Maggie's narration is erratic. She is not entirely focused. She goes off her train of thought often, she goes off on tangents, and I could barely tolerate her as a narrator. I felt sympathy for her towards the beginning of the story, but Maggie grated on my nerves so much that she becomes almost intolerable throughout the story.

She's also got this little habit of dropping Japanese phrases into her narration. Shimatta. Kuso. Baka. Sumimasen. Domo arigato gozaimasu. Maggie's usage of random Japanese words in her everyday vocabulary stemmed from her grade-school self's need to annoy the fuck out of her quiet half-Japanese best friend, Taks; unfortunately, that habit lasted far beyond her childhood, to continue on the tradition of annoying others, namely, readers such as myself.

The characters: Underwhelming. Maggie is a ball of energy, she is erratic, she almost feels spastic at times, but I didn't get much personality out of her besides that. The rest of the characters are unremarkable, inoffensive, but completely tedious.

The romance: Why? WHY?! I know the romance is a broken record complaint from me, but there really was no point at all to the romance in this story. It turned Maggie from an ordinary girl into a special snowflake when the mysterious, starkly foreign boy falls in love with her and her special snowflakeness. It was so completely out of nowhere, it added nothing to the already uncompelling plot besides to further aggravate my nerves.

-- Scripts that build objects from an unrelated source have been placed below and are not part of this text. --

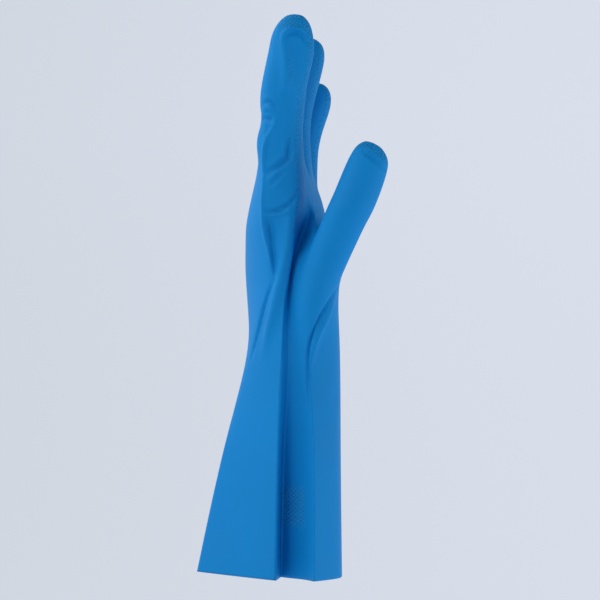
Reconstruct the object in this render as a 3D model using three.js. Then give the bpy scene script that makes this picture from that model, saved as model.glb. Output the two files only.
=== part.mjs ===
// Chemical-resistant gauntlet glove, left hand, one piece of dipped rubber.
// Millimetres. +Z from the hem to the fingertips, +X the palm side, -Y the thumb side.
// The origin is the middle of the arm opening, on the hem.

import * as THREE from 'three';

const wall = 1;
const foldThinning = 0.45;
const gloveBlue = '#2a7fc0';
const gloveRoughness = 0.55;

// Fold lines that run up the cuff and the hand, in order round the glove.
// Each has a row for each section: its height z and its place x, y.
const folds = {
  back: [
    { z: 0, x: -33, y: 10 },
    { z: 80, x: -30, y: 11 },
    { z: 120, x: -27.5, y: 7 },
    { z: 140, x: -27.6, y: 3 },
    { z: 160, x: -29.4, y: 0 },
    { z: 182, x: -31, y: -3 },
    { z: 203, x: -30.3, y: -3 },
    { z: 220, x: -26.6, y: -2 },
    { z: 238, x: -21.7, y: -1 },
  ],
  backRidge: [
    { z: 0, x: -60.1, y: -6 },
    { z: 40, x: -51.5, y: -9.7 },
    { z: 80, x: -42, y: -15.2 },
    { z: 115, x: -32.2, y: -21.5 },
    { z: 140, x: -24.6, y: -28.1 },
    { z: 160, x: -20, y: -35.2 },
    { z: 174, x: -15, y: -40 },
    { z: 188, x: -15.6, y: -42.4 },
    { z: 214, x: -19.9, y: -42.8 },
    { z: 238, x: -19.2, y: -42 },
  ],
  wristFold: [
    { z: 0, x: -11.2, y: -56 },
    { z: 80, x: -9.9, y: -52 },
    { z: 128, x: -8.4, y: -48 },
    { z: 157, x: -7.1, y: -45.8 },
    { z: 182, x: -4.3, y: -45 },
    { z: 203, x: -0.9, y: -44.2 },
    { z: 220, x: 1.2, y: -43.4 },
    { z: 238, x: 1.6, y: -42.6 },
  ],
  valley: [
    { z: 0, x: -9, y: -35.5 },
    { z: 40, x: -8.2, y: -37 },
    { z: 80, x: -7, y: -40 },
    { z: 104, x: -5.4, y: -42.6 },
    { z: 128, x: -4.6, y: -43.6 },
    { z: 145, x: -4.4, y: -42.8 },
    { z: 157, x: -4.4, y: -41 },
    { z: 169, x: -4, y: -39 },
    { z: 180, x: -2.9, y: -37.6 },
    { z: 192, x: -0.8, y: -36 },
    { z: 204, x: 4, y: -32.5 },
    { z: 220, x: 5.6, y: -31.8 },
    { z: 238, x: 4.6, y: -33 },
  ],
  thumbRoot: [
    { z: 0, x: -3.6, y: -42 },
    { z: 80, x: -2, y: -43.6 },
    { z: 104, x: -0.4, y: -45 },
    { z: 128, x: 0, y: -45.6 },
    { z: 145, x: -0.4, y: -45.2 },
    { z: 157, x: -0.8, y: -44.8 },
    { z: 169, x: -1, y: -44.6 },
    { z: 180, x: 0.4, y: -44.4 },
    { z: 192, x: 4, y: -43 },
    { z: 201, x: 10, y: -37.6 },
    { z: 208, x: 11, y: -31 },
    { z: 222, x: 8, y: -25.2 },
    { z: 238, x: 4.4, y: -22.5 },
  ],
  thumbFold: [
    { z: 0, x: 10.3, y: -60 },
    { z: 40, x: 10.3, y: -58.4 },
    { z: 64, x: 10.2, y: -57 },
    { z: 87, x: 9.7, y: -55 },
    { z: 104, x: 8.4, y: -53.4 },
    { z: 122, x: 6.9, y: -52.4 },
    { z: 134, x: 8, y: -52.8 },
    { z: 145, x: 10.8, y: -53.2 },
    { z: 153, x: 14.8, y: -52.8 },
    { z: 162, x: 19.8, y: -50.8 },
    { z: 174, x: 27.6, y: -47 },
    { z: 188, x: 29.4, y: -36 },
    { z: 201, x: 21, y: -24 },
    { z: 214, x: 16.4, y: -12 },
    { z: 238, x: 9.8, y: 11.9 },
  ],
  palmEdge: [
    { z: 0, x: 27.3, y: -41 },
    { z: 80, x: 26, y: -41 },
    { z: 140, x: 25.6, y: -38 },
    { z: 160, x: 25, y: -34 },
    { z: 174, x: 26, y: -26 },
    { z: 190, x: 23.4, y: -16 },
    { z: 204, x: 20, y: -8 },
    { z: 220, x: 17, y: 6 },
    { z: 238, x: 12.8, y: 22.7 },
  ],
  heel: [
    { z: 0, x: 27.4, y: 11 },
    { z: 110, x: 26, y: 12 },
    { z: 160, x: 23, y: 16 },
    { z: 195, x: 19.6, y: 24 },
    { z: 216, x: 16, y: 30 },
    { z: 238, x: 11.2, y: 34.4 },
  ],
  littleSide: [
    { z: 0, x: 3, y: 35 },
    { z: 110, x: -1, y: 35 },
    { z: 160, x: -5, y: 37 },
    { z: 195, x: -6.5, y: 39.6 },
    { z: 238, x: -4, y: 37.4 },
  ],
};

// Quads between each fold line and the next.
const steps = {
  back: 8,
  backRidge: 6,
  wristFold: 3,
  valley: 6,
  thumbRoot: 8,
  thumbFold: 4,
  palmEdge: 6,
  heel: 6,
  littleSide: 8,
};

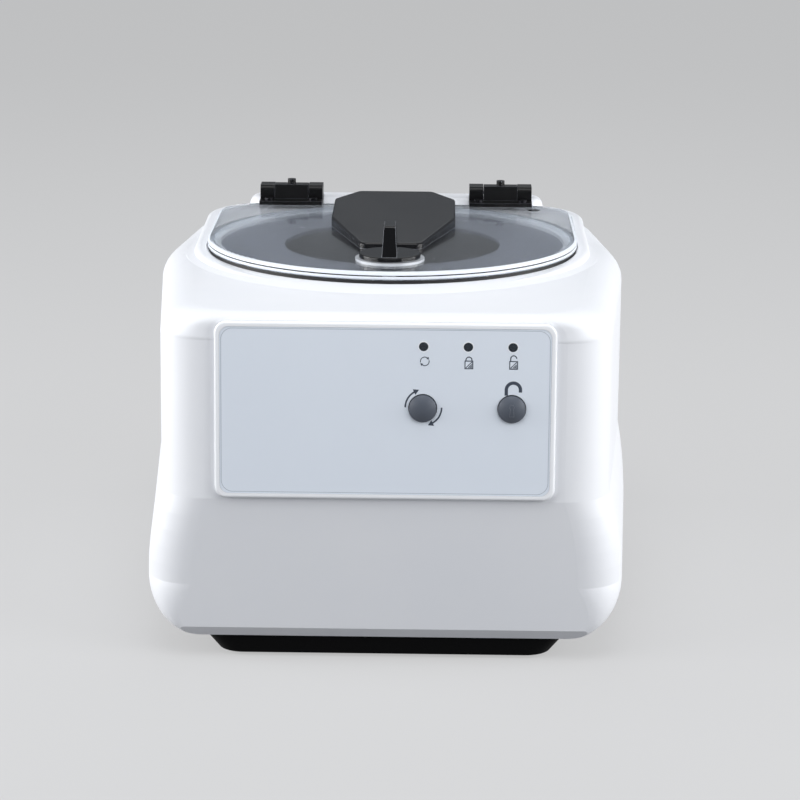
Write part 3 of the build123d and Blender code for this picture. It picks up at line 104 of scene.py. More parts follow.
# %% Node helpers
def add_node(tree, kind, inputs=None, **settings):
    """Adds a shader node. An input is a value, or the output of another node that feeds it."""
    node = tree.nodes.new("ShaderNode" + kind)
    for name, value in settings.items():
        setattr(node, name, value)
    for name, value in (inputs or {}).items():
        if isinstance(value, bpy.types.NodeSocket):
            tree.links.new(value, node.inputs[name])
        else:
            node.inputs[name].default_value = value
    return node


def object_place(tree):
    """The place on the object, in metres from the origin."""
    return add_node(tree, "TexCoord").outputs["Object"]


def noise(tree, place, scale, detail, roughness=0.5):
    """A soft noise between 0 and 1."""
    inputs = {"Vector": place, "Scale": scale, "Detail": detail, "Roughness": roughness}
    return add_node(tree, "TexNoise", inputs).outputs["Fac"]


def compute(tree, operation, *values, **settings):
    """One step of arithmetic on numbers."""
    return add_node(tree, "Math", dict(enumerate(values)), operation=operation, **settings).outputs["Value"]


def on_vectors(tree, operation, *values):
    """One step of arithmetic on vectors, with both its outputs."""
    return add_node(tree, "VectorMath", dict(enumerate(values)), operation=operation).outputs


def remap(tree, value, from_low, from_high, to_low=0.0, to_high=1.0):
    """Maps a value from one range to another, and keeps it inside."""
    limits = {1: from_low, 2: from_high, 3: to_low, 4: to_high}
    return add_node(tree, "MapRange", {"Value": value, **limits}).outputs["Result"]


def mix_colour(tree, mask, low, high):
    """A colour that goes from low to high by a mask."""
    return add_node(tree, "Mix", {"Factor": mask, 6: low, 7: high}, data_type="RGBA").outputs[2]


# %% [markdown]
# A product like this is lit softly, from large white boxes. The floor is plain and pale where it is seen,
# straight or in a mirror, but throws little light back, because light from below would fill the shade under
# the crease of the front. It glows a little, which keeps it even far from the lamps and still lets the
# cabinet's shadow fall on it.

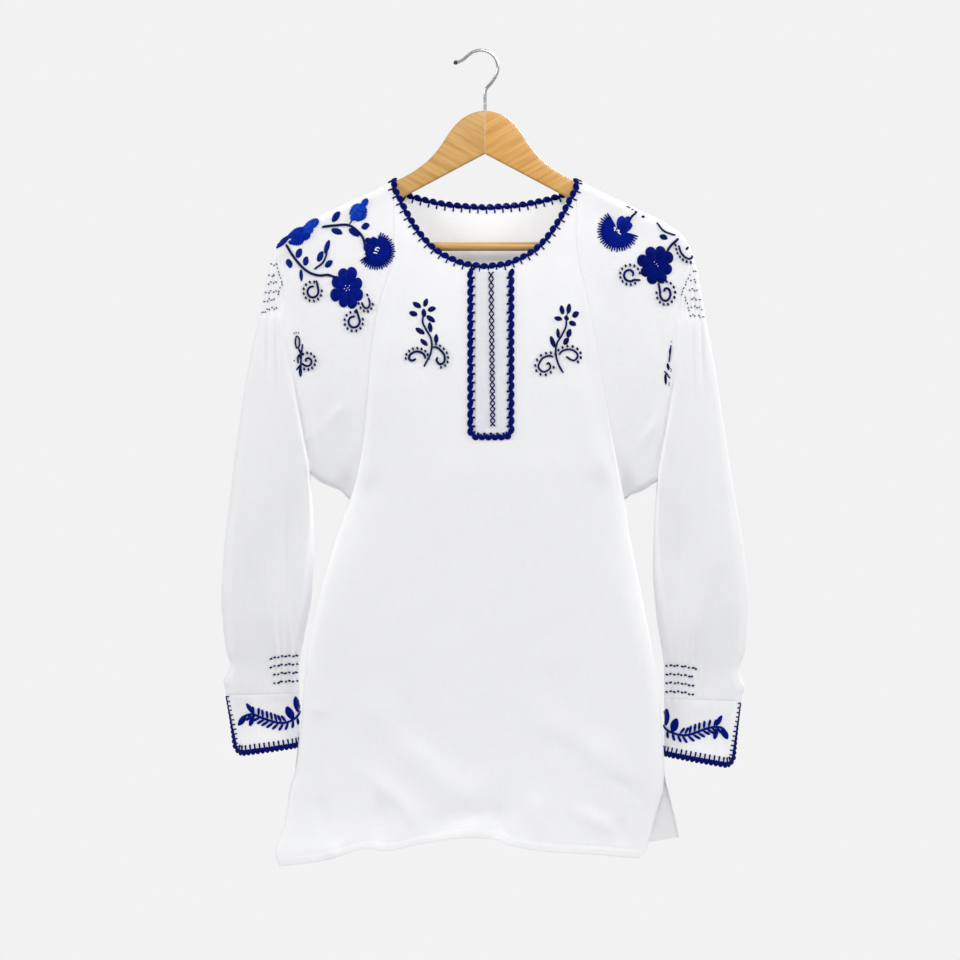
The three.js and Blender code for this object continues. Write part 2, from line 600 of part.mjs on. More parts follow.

I always thought that “my heart turned over” was just a phrase.
And then he smiled. At me. At me.
My heart turned over.
He wasn’t too pretty. Trust me. He was not too pretty. Oh, did I mention the dimple? He had a dimple in one cheek. Oh. Gods. Oh. Gods.

And then the stupid love triangle thing with the best friend who got hot overnight. So predictable.

I had way, way too much to think about...and Casimir’s face started drifting across my mind’s eye and that made my heart beat even faster than thinking about Val’s shadows did.
Funny, I thought vaguely, that Takahiro’s face appeared a few times too. Takahiro was my friend, even if he was annoying a lot of the time, but he was too tall and too solemn to crush on.

Right. Then stop fantasizing about his naked ass.

Despite its claims, there is nothing that feels magical, nothing fantastic about reading this book. Please read one of Robin McKinley's older works; they are superior to this terrible novel.